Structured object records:
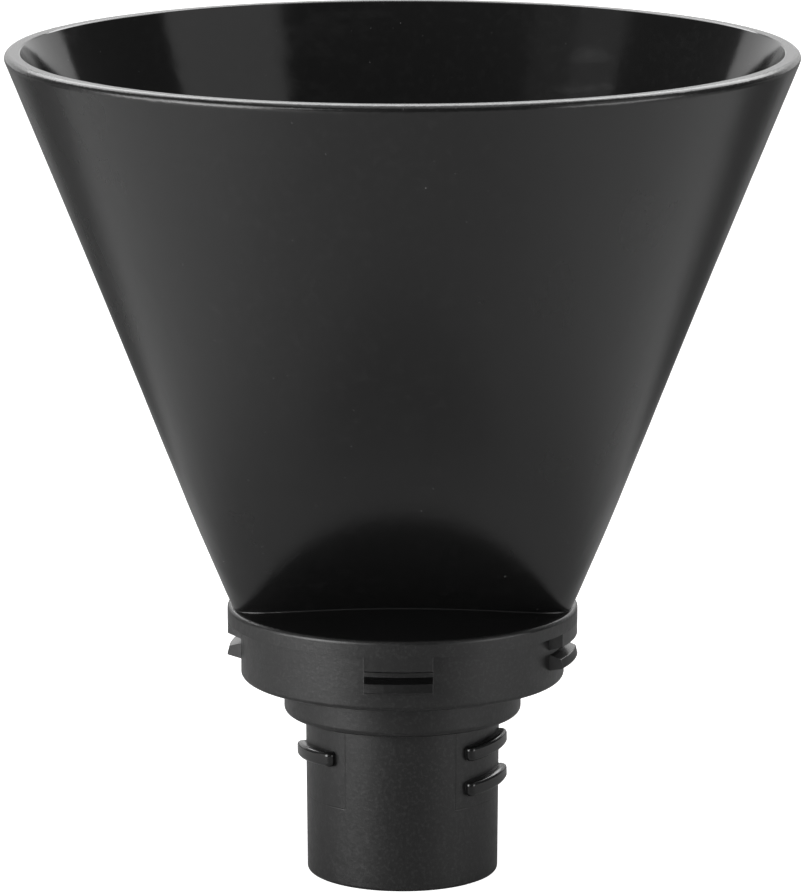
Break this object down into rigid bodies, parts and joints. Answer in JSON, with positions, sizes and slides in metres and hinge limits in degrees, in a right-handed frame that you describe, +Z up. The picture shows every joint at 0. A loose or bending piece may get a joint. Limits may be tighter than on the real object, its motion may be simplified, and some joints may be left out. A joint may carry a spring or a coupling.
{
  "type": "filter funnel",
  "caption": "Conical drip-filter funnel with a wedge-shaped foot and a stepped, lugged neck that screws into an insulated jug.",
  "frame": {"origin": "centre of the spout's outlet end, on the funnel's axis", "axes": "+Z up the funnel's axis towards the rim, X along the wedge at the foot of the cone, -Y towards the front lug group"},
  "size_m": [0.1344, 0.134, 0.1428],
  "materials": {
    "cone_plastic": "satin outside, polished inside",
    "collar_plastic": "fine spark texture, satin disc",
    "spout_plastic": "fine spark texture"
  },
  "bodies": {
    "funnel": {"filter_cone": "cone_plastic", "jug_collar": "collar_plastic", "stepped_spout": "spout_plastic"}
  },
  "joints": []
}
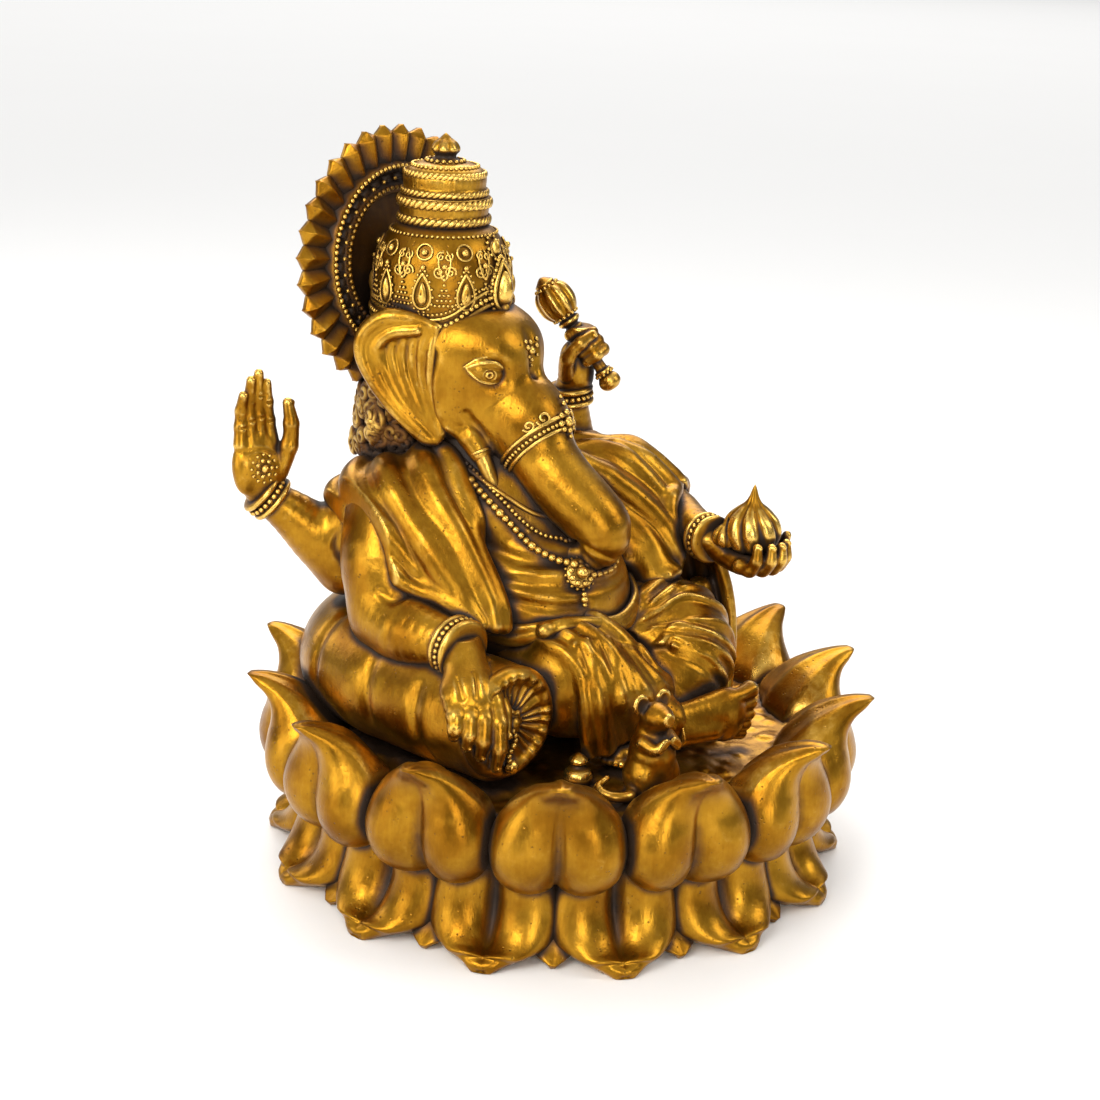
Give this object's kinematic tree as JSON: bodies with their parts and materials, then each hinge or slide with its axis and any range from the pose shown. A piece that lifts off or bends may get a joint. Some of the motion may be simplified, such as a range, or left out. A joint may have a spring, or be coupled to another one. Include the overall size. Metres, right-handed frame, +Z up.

#### Set problem
Output the complete data exactly as written.

#### Complete output
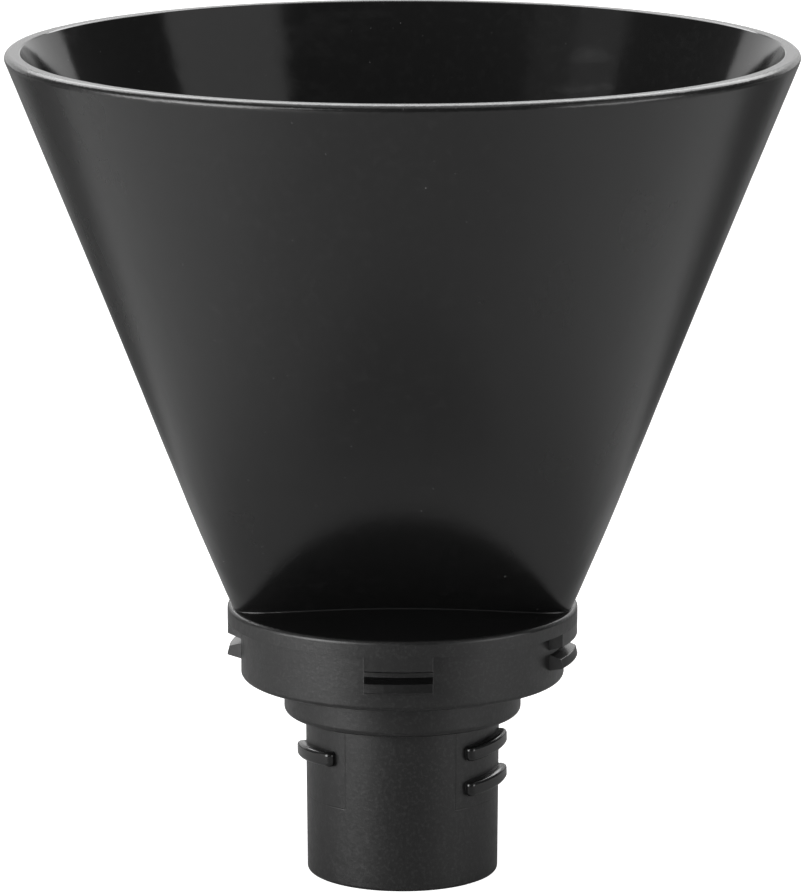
Break this object down into rigid bodies, parts and joints. Answer in JSON, with positions, sizes and slides in metres and hinge limits in degrees, in a right-handed frame that you describe, +Z up. The picture shows every joint at 0. A loose or bending piece may get a joint. Limits may be tighter than on the real object, its motion may be simplified, and some joints may be left out. A joint may carry a spring or a coupling.
{
  "type": "filter funnel",
  "caption": "Conical drip-filter funnel with a wedge-shaped foot and a stepped, lugged neck that screws into an insulated jug.",
  "frame": {"origin": "centre of the spout's outlet end, on the funnel's axis", "axes": "+Z up the funnel's axis towards the rim, X along the wedge at the foot of the cone, -Y towards the front lug group"},
  "size_m": [0.1344, 0.134, 0.1428],
  "materials": {
    "cone_plastic": "satin outside, polished inside",
    "collar_plastic": "fine spark texture, satin disc",
    "spout_plastic": "fine spark texture"
  },
  "bodies": {
    "funnel": {"filter_cone": "cone_plastic", "jug_collar": "collar_plastic", "stepped_spout": "spout_plastic"}
  },
  "joints": []
}
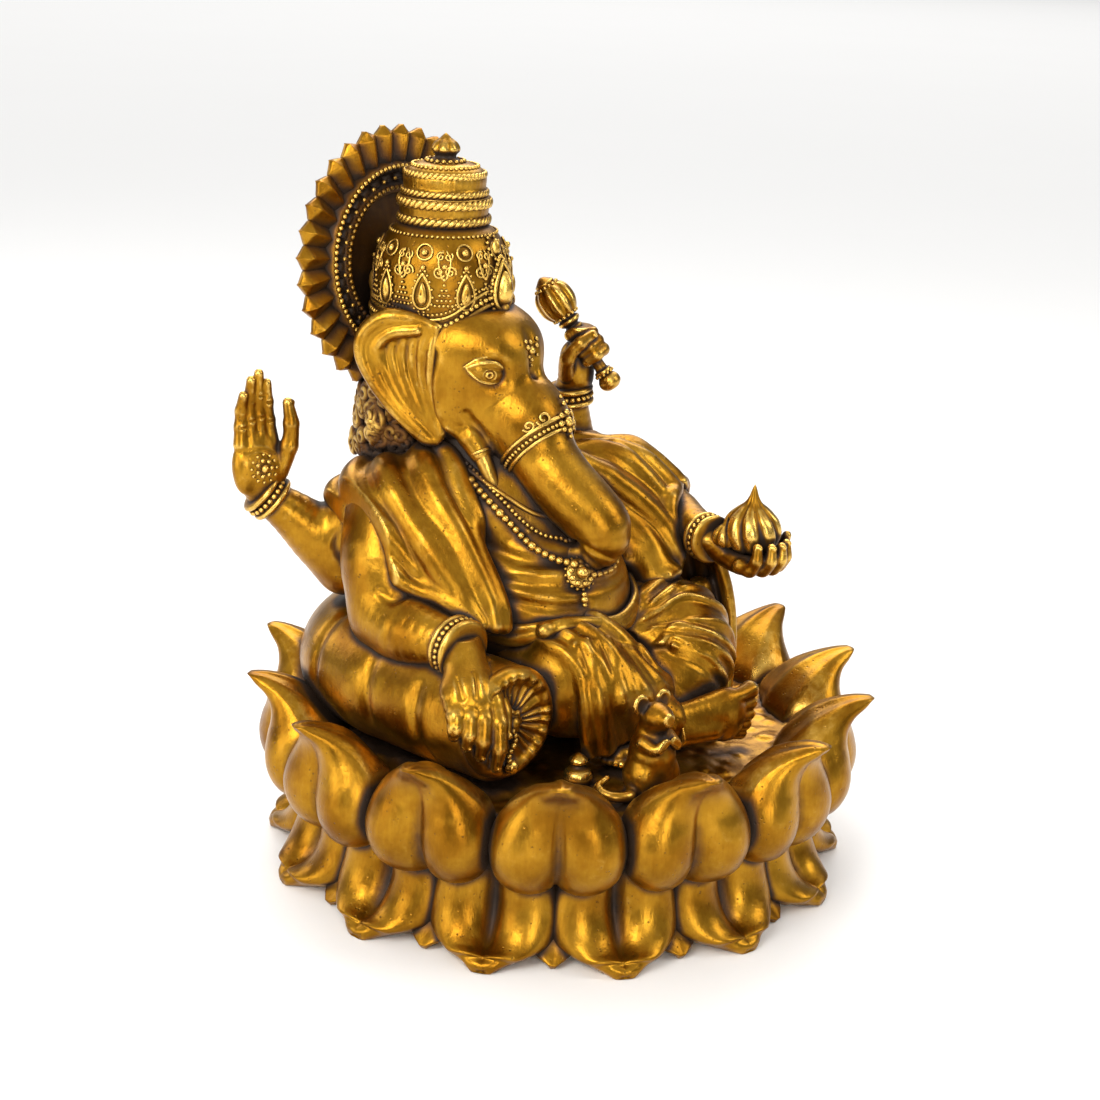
Give this object's kinematic tree as JSON: bodies with their parts and materials, then each hinge or slide with its axis and any range from the pose shown. A piece that lifts off or bends may get a joint. Some of the motion may be simplified, such as a range, or left out. A joint may have a spring, or be coupled to another one. Include the overall size. Metres, right-handed frame, +Z up.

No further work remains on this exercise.